Within Netanya, the Park HaYam and Kiryat Hasharon neighborhoods have absorbed coordinated French capital. Levinstein Group and Magil Construction's Park HaYam project sells primarily into the French Jewish market. Tel Aviv's Ramat Aviv and northern districts, Jerusalem's German Colony and Rehavia, and Herzliya Pituah's villa neighborhoods have drawn the higher end of the wave.

The Buying Pattern

Israeli brokers report that French Jewish purchasers operate at an average ticket of 3.5 to 5.5 million shekels — roughly $950,000 to $1.5 million — with a marked preference for sea-view balconies and proximity to existing French institutions. In trade publications, a sea-view balcony is described as effectively non-negotiable.

The buying is timing-aware. Many French buyers acquire property 12 to 36 months before physical aliyah, using the period to plan business exits, school transitions, and family arrivals.

The Developer Ecosystem

A specific Israeli developer ecosystem has reorganized around French buyers. Azorim, Aura Israel, Africa Israel Residences, and Mishorim have all opened or expanded Paris marketing offices. Anglo-Saxon Real Estate runs dedicated French desks in Netanya and Tel Aviv. RE/MAX Israel operates multilingual offices throughout the French corridor.
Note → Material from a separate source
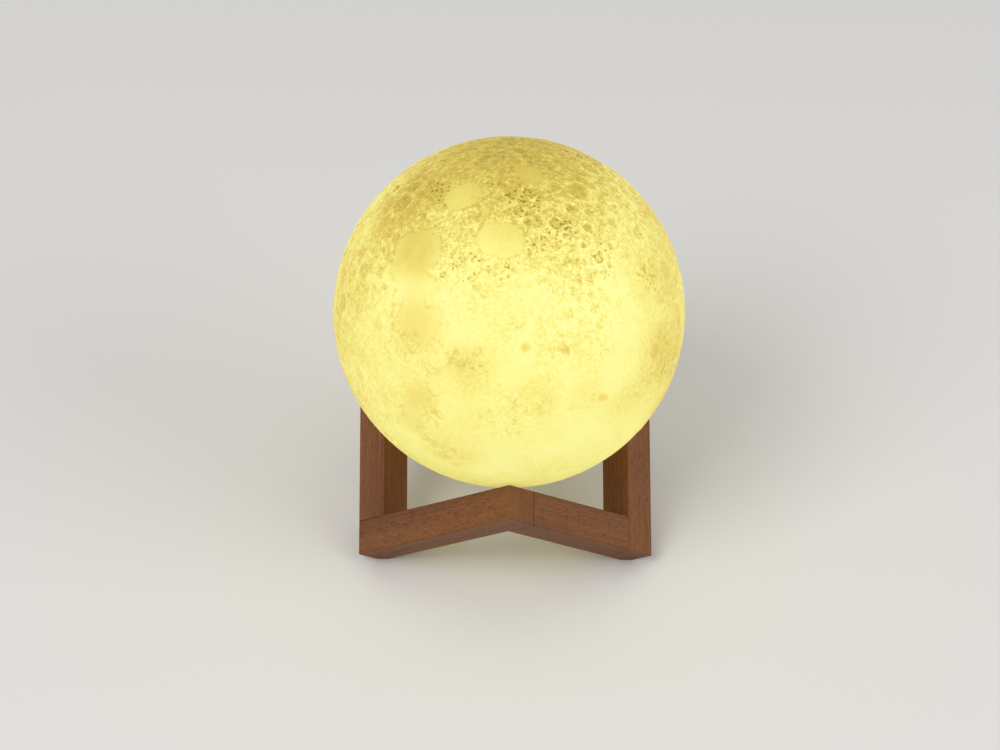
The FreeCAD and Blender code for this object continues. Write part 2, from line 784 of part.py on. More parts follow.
def led_chips():
    chips = []
    for number in range(6):
        x, y = polar("light_radius - led_inset", 30 + 60 * number)
        chips.append(block("led_chip_%d" % number, "led_side", "led_side", "led_height", x, y,
                           "unit_base + light_face"))
    return group("led_chips", chips)


def led_board_screws():
    """Pan-head screws: a low round head on the board and a shank down into the housing's boss."""
    screws = []
    for side, name in ((1, "right"), (-1, "left")):
        x = "%d * led_screw_reach" % side
        head = cylinder("led_screw_head_" + name, "screw_head_diameter", "screw_head_depth", x, 0,
                        "unit_base + light_face")
        shank = cylinder("led_screw_shank_" + name, "screw_diameter", "led_screw_length", x, 0,
                         "unit_base + light_face - led_screw_length")
        screws.append(fuse("led_screw_" + name, head, shank))
    return group("led_board_screws", screws)


def diffuser_dome():
    """Frosted dome on the shoulder of the housing, round the raised seat."""
    inner = "dome_radius - dome_wall"
    corners = [
        (inner, "housing_rim"),
        ("dome_radius", "housing_rim"),
        ("dome_radius", "housing_rim + dome_skirt"),
        (0, "housing_rim + dome_skirt + dome_rise"),
        (0, "housing_rim + dome_skirt + dome_rise - dome_wall"),
        (inner, "housing_rim + dome_skirt - dome_wall / 2"),
    ]
    return put(turned("diffuser_dome", corners, arcs=(2, 4)), z="unit_base")


# ---- Wires ----

def lead(route, bend):
    """A round wire along a route of straight runs, with an arc of the same bend at each corner."""
    corners = [Vector(*(value(part) for part in point)) for point in route]
    edges = []
    start = corners[0]
    for before, corner, after in zip(corners, corners[1:], corners[2:]):
        towards = (corner - before).normalize()
        away = (after - corner).normalize()
        turn = towards.getAngle(away)
        setback = bend * math.tan(turn / 2)
        first = corner - towards * setback
        last = corner + away * setback
        inward = (away - towards).normalize()
        crest = corner + inward * (bend / math.cos(turn / 2) - bend)
        if start.distanceToPoint(first) > 1e-6:
            edges.append(Part.makeLine(start, first))
        edges.append(Part.Arc(first, crest, last).toShape())
        start = last
    if start.distanceToPoint(corners[-1]) > 1e-6:
        edges.append(Part.makeLine(start, corners[-1]))
    path = Part.Wire(edges)
    heading = (corners[1] - corners[0]).normalize()
    ring = Part.Wire([Part.makeCircle(sheet.get("lead_diameter") / 2, corners[0], heading)])
    return path.makePipeShell([ring], True, False)


def wires(name, solids):
    """A node of one or more wires, whose routes count from the plate's lower face."""
    item = doc.addObject("Part::Feature", name)
    item.Shape = solids[0] if len(solids) == 1 else Part.makeCompound(solids)
    return put(item, z="unit_base")


def touch_lead():
    pin_top = "-ring_proud + ring_thickness + pin_reach"
    above = "plate_top + board_height / 3"
    x, y = pin_place()
    route = [(x, y, pin_top), (x, y, above), ("board_near", y, above)]
    return wires("touch_lead", [lead(route, value("lead_bend"))])


def battery_leads():
    """Two hooks from the cell's header over to the top edge of the board."""
    bend = "(cell_middle - board_middle) / 2"
    crest = "max(cell_top; board_top) + " + bend
    hooks = []
    for side in (1, -1):
        y = "%d * lead_spacing / 2" % side
        route = [
            ("cell_middle", y, "cell_top"),
            ("cell_middle", y, crest),
            ("board_middle", y, crest),
            ("board_middle", y, "board_top"),
        ]
        hooks.append(lead(route, value(bend)))
    return wires("battery_leads", hooks)


def led_leads():
    """Two wires from the near face of the control board, up through the housing's top."""
    level = "board_top - 2 * lead_diameter"
    routes = []
    for x, y in led_hole_places():
        route = [("board_near", y, level), (x, y, level), (x, y, "light_face")]
        routes.append(lead(route, value("lead_bend")))
    return wires("led_leads", routes)


# ---- Assembly ----

def build():
    fill_sheet()
    pieces = stand()
    makers = (
        moon_shell, mounting_collar, base_plate, base_screws, touch_ring, touch_lead,
        charging_socket, light_pipe, unit_housing, control_board, board_components,
        battery_cell, battery_pad, battery_leads, led_board, led_chips, led_board_screws,
        led_leads, diffuser_dome,
    )
    pieces += [make() for make in makers]
    doc.recompute()
    for item in doc.Objects:
        if "Invalid" in item.State or "Error" in item.State:
            raise RuntimeError("not built: %s %s" % (item.Label, item.State))
    for piece in pieces:
        if piece.Shape.isNull() or not piece.Shape.isValid():
            raise RuntimeError("bad shape: " + piece.Label)
    return pieces


def export(pieces):
    os.makedirs("parts", exist_ok=True)
    for piece in pieces:
        piece.Shape.exportStep("parts/%s.step" % piece.Label)
        box = piece.Shape.BoundBox
        print("%-24s solids %d  volume %9.1f  z %7.2f to %7.2f" % (
            piece.Label, len(piece.Shape.Solids), piece.Shape.Volume, box.ZMin, box.ZMax))


export(build())
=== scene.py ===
import math

import bpy
import numpy as np
from bpy.props import FloatProperty, FloatVectorProperty, IntProperty, PointerProperty
from mathutils import Matrix, Vector


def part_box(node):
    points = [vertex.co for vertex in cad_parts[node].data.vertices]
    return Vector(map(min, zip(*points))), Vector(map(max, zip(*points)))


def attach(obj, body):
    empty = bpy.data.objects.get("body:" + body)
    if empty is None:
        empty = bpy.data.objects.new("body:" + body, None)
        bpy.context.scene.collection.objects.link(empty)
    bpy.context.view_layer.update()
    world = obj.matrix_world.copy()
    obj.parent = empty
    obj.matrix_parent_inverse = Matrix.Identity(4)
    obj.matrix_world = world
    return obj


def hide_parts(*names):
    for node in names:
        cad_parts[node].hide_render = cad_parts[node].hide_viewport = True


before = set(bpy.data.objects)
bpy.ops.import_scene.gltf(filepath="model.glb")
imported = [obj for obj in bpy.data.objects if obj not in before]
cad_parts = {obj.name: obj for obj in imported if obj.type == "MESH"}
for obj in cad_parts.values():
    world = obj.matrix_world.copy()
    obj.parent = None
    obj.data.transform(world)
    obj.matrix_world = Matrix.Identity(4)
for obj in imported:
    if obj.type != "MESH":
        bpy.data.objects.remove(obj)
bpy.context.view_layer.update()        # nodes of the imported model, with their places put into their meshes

bl_info = {
    "name": "Moon lamp",
    "version": (1, 0, 0),
    "blender": (4, 5, 0),
    "location": "3D View > Sidebar > Moon lamp",
    "description": "Relief, glow, wood and fittings of a moon globe lamp on a wooden stand",
    "category": "Object",
}

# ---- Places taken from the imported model, in metres ----

GLOBE_LOW, GLOBE_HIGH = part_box("moon_shell")
GLOBE_TOP = GLOBE_HIGH.z
OPENING_RADIUS = 0.025
# The globe's radius follows from its top, and from the width and the height of its opening.
GLOBE_SPAN = GLOBE_TOP - GLOBE_LOW.z
GLOBE_RADIUS = (GLOBE_SPAN ** 2 + OPENING_RADIUS ** 2) / (2 * GLOBE_SPAN)
GLOBE_MIDDLE = Vector((0, 0, GLOBE_TOP - GLOBE_RADIUS))

# Edge directions of the cube that the rails lie on: to the right front, left front and back.
RIGHT = Vector((math.sqrt(1 / 2), -math.sqrt(1 / 6), math.sqrt(1 / 3)))
LEFT = Vector((-math.sqrt(1 / 2), -math.sqrt(1 / 6), math.sqrt(1 / 3)))
BACK = Vector((0, math.sqrt(2 / 3), math.sqrt(1 / 3)))
RAILS = {
    "long_rail_front_left": (RIGHT, BACK, LEFT),
    "long_rail_right": (BACK, LEFT, RIGHT),
    "long_rail_back_left": (LEFT, RIGHT, BACK),
    "short_rail_front_right": (LEFT, RIGHT, BACK),
    "short_rail_back_right": (RIGHT, BACK, LEFT),
    "short_rail_left": (BACK, LEFT, RIGHT),
}

# Degrees round to each screw of the plate, from the right of the viewer.
SCREW_TURNS = (30, 150, 270)

# ---- Relief of the globe ----

# Smooth plains: longitude to the right of the viewer, latitude and half the width, all in degrees,
# and how ragged the edge is.
PLAINS = (
    (-12.5, 61, 6.5, 0.15), (-6, 60.5, 6.6, 0.15), (-57, 71, 7.4, 0.6), (-52, 46, 8.6, 0.6),
    (-42, 37, 6.4, 0.8), (-38, 28, 8.2, 0.8), (-31, 4, 4.0, 0.6), (-33, -3, 3.6, 0.6),
    (-36, -10, 3.2, 0.6),
    (150, 42, 9.2, 0.6), (-165, 22, 7.2, 0.5), (-112, -8, 8.2, 0.6), (106, -14, 6.7, 0.5),
    (-150, -2, 9.0, 0.7), (60, 84, 4.0, 0.6),
)
# From and to which share of a plain's half width its edge falls, and how far a raggedness of 1
# shifts the edge, in half widths.
SHORE_START, SHORE_END, SHORE_SHIFT = 0.66, 1.2, 0.6
# How much of the relief a plain takes away, and how much lower it lies.
PLAIN_CALM, PLAIN_DROP = 0.88, 0.3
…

The 2024-2025 sales cycle saw Israeli developers run dedicated sales events in Paris, Lyon, Marseille, and Nice — sometimes leveraging French banking partners for bridge financing. Several developers now sell exclusively to French buyers in specific tower projects. On the financing side, Bank Jerusalem, Mizrahi-Tefahot, and Bank Leumi have French-language mortgage desks specifically built to underwrite cross-border buyers.

The Parallel Institutions

French Jewish institutions have been quietly building parallel infrastructure in Israel for years. French-language synagogues operate across Netanya, Ashdod, and Tel Aviv. French Jewish day schools — Tashbar, École Lubavitch, the Migdal Or networks — run programs in Israel that mirror their Paris and Lyon operations.

French-speaking medical practices, dental clinics, law firms, and accounting offices now line the central corridor from Netanya to Ashdod. Crif maintains a coordinating presence in Israel; FSJU (Fonds Social Juif Unifié) networks operate transitional services for arriving families. The aliyah is not improvised. It is being absorbed by a system designed for it, financed largely by capital French Jewish families moved in advance.

What It Means

The French Aliyah Bet is not a migration story alone. It is a coordinated movement of people, capital, real estate, business assets, and institutional infrastructure — all moving on a sustained, multi-year arc. The financial flow leads the population flow by 12 to 36 months. The institutional flow leads both by years more.

For firms building Israeli businesses that touch this economy — real estate, banking, education, healthcare, kosher hospitality, French-language professional services — the question is no longer whether the French wave continues. It is how to be positioned in Netanya, Ashdod, Tel Aviv, and Herzliya before the next 3,000 arrive.